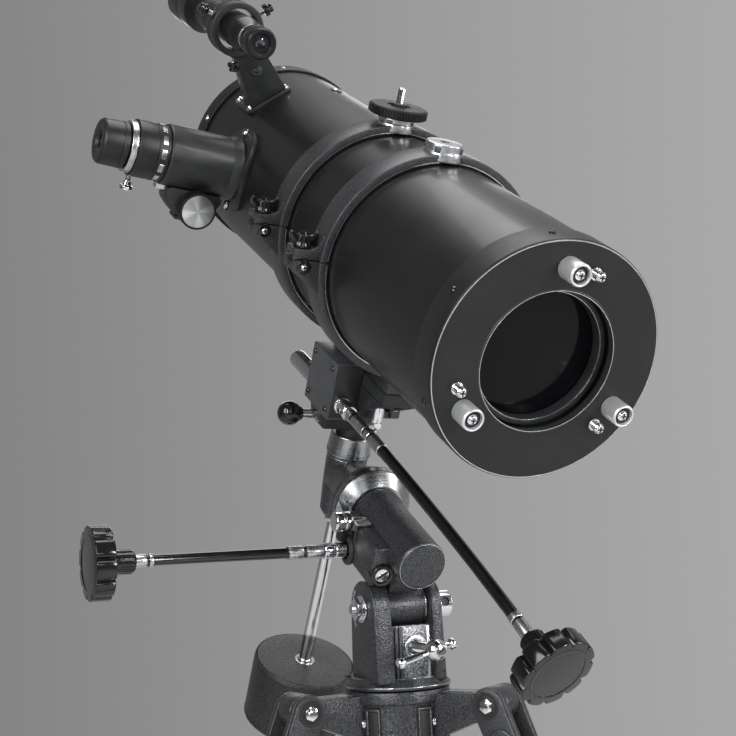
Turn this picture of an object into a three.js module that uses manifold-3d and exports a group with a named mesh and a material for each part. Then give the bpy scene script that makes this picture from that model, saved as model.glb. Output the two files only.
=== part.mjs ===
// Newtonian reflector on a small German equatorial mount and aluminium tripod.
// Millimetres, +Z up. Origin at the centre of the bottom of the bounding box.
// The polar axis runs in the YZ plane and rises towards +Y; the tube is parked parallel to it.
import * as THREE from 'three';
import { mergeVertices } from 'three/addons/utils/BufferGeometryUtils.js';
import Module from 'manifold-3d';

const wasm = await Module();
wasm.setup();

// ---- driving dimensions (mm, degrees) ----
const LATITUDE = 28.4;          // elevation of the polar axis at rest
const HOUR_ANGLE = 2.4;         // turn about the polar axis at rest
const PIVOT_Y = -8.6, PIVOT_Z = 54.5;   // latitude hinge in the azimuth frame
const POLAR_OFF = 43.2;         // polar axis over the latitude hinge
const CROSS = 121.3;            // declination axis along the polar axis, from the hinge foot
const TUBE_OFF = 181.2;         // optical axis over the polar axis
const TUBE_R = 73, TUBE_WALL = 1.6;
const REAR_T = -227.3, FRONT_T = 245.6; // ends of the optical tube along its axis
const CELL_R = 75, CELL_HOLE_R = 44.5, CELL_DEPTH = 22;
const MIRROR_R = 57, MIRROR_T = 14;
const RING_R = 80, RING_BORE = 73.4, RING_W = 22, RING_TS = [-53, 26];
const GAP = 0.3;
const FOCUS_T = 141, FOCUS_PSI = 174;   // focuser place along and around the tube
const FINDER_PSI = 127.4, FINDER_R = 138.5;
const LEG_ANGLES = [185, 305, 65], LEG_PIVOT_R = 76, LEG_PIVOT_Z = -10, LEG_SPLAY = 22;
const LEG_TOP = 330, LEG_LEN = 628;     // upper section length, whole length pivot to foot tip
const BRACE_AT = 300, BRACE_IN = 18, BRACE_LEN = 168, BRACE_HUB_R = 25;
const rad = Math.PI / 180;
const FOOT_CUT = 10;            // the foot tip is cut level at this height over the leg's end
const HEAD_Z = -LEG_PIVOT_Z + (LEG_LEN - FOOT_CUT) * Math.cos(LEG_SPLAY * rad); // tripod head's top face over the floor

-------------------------

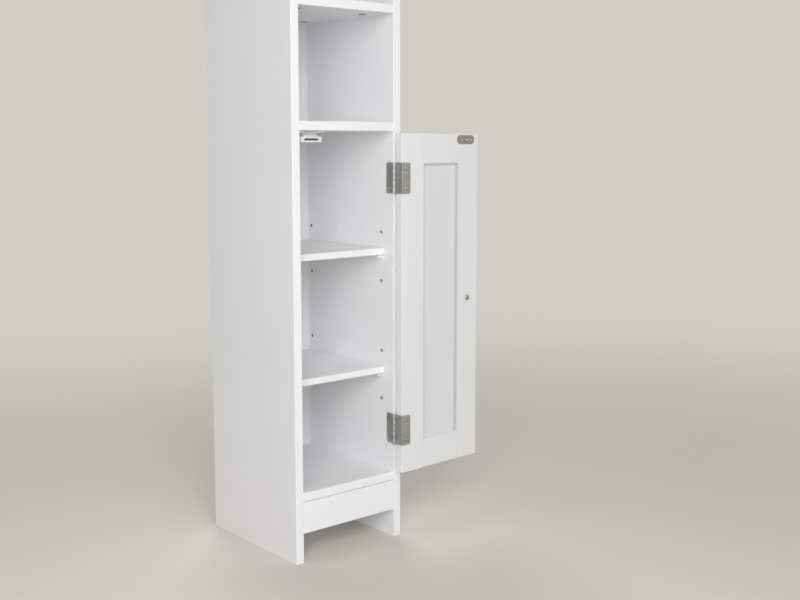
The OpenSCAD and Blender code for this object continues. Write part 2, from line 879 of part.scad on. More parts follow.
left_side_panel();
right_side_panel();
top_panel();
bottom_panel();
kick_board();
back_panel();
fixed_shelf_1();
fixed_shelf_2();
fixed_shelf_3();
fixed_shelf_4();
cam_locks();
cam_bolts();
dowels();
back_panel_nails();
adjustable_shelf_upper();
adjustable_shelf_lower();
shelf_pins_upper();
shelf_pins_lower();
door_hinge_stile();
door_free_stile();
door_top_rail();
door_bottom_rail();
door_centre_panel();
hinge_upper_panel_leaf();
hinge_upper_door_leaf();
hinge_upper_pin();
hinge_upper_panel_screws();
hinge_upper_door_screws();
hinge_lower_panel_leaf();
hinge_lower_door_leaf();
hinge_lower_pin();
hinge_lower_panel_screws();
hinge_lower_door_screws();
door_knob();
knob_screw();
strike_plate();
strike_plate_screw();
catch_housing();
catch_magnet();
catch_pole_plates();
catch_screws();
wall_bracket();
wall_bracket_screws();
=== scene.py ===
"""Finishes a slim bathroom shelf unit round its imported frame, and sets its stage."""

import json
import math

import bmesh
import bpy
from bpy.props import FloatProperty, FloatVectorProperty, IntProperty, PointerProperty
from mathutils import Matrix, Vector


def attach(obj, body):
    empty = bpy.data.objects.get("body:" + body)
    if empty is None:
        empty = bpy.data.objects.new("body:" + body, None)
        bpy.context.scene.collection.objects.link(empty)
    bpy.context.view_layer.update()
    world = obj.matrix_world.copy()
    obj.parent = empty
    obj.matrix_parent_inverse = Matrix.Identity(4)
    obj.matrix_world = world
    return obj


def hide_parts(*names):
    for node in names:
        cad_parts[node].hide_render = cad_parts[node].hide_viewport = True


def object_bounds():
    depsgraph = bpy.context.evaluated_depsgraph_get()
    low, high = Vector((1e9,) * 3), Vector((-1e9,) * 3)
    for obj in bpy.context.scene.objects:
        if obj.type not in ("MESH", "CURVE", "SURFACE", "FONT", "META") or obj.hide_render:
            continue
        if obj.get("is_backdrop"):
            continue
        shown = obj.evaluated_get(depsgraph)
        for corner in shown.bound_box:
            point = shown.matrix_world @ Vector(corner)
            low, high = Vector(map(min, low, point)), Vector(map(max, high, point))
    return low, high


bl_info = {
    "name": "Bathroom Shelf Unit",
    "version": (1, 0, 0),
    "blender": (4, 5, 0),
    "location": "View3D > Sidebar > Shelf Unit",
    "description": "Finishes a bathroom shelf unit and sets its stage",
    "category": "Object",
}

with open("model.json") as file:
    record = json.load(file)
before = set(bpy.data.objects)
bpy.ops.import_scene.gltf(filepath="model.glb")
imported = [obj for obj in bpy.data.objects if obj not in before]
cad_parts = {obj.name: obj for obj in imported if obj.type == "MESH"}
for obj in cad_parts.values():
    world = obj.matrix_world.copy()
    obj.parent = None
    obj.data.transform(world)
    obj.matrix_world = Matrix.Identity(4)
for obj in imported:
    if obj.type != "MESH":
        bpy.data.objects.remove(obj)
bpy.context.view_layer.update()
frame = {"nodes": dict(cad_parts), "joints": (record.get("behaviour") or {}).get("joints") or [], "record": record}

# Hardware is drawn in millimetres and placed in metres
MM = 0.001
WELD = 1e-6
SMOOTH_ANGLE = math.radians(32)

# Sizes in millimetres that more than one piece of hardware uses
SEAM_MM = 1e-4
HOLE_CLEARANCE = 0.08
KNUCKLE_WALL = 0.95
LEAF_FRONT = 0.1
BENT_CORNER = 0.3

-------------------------

# Written exercise
Give again, word for word, every line of the listing above from the one with "kick_board();" to the one with "for node in", both inclusive, and nothing beyond them.

# Response
kick_board();
back_panel();
fixed_shelf_1();
fixed_shelf_2();
fixed_shelf_3();
fixed_shelf_4();
cam_locks();
cam_bolts();
dowels();
back_panel_nails();
adjustable_shelf_upper();
adjustable_shelf_lower();
shelf_pins_upper();
shelf_pins_lower();
door_hinge_stile();
door_free_stile();
door_top_rail();
door_bottom_rail();
door_centre_panel();
hinge_upper_panel_leaf();
hinge_upper_door_leaf();
hinge_upper_pin();
hinge_upper_panel_screws();
hinge_upper_door_screws();
hinge_lower_panel_leaf();
hinge_lower_door_leaf();
hinge_lower_pin();
hinge_lower_panel_screws();
hinge_lower_door_screws();
door_knob();
knob_screw();
strike_plate();
strike_plate_screw();
catch_housing();
catch_magnet();
catch_pole_plates();
catch_screws();
wall_bracket();
wall_bracket_screws();
=== scene.py ===
"""Finishes a slim bathroom shelf unit round its imported frame, and sets its stage."""

import json
import math

import bmesh
import bpy
from bpy.props import FloatProperty, FloatVectorProperty, IntProperty, PointerProperty
from mathutils import Matrix, Vector


def attach(obj, body):
    empty = bpy.data.objects.get("body:" + body)
    if empty is None:
        empty = bpy.data.objects.new("body:" + body, None)
        bpy.context.scene.collection.objects.link(empty)
    bpy.context.view_layer.update()
    world = obj.matrix_world.copy()
    obj.parent = empty
    obj.matrix_parent_inverse = Matrix.Identity(4)
    obj.matrix_world = world
    return obj


def hide_parts(*names):
    for node in names:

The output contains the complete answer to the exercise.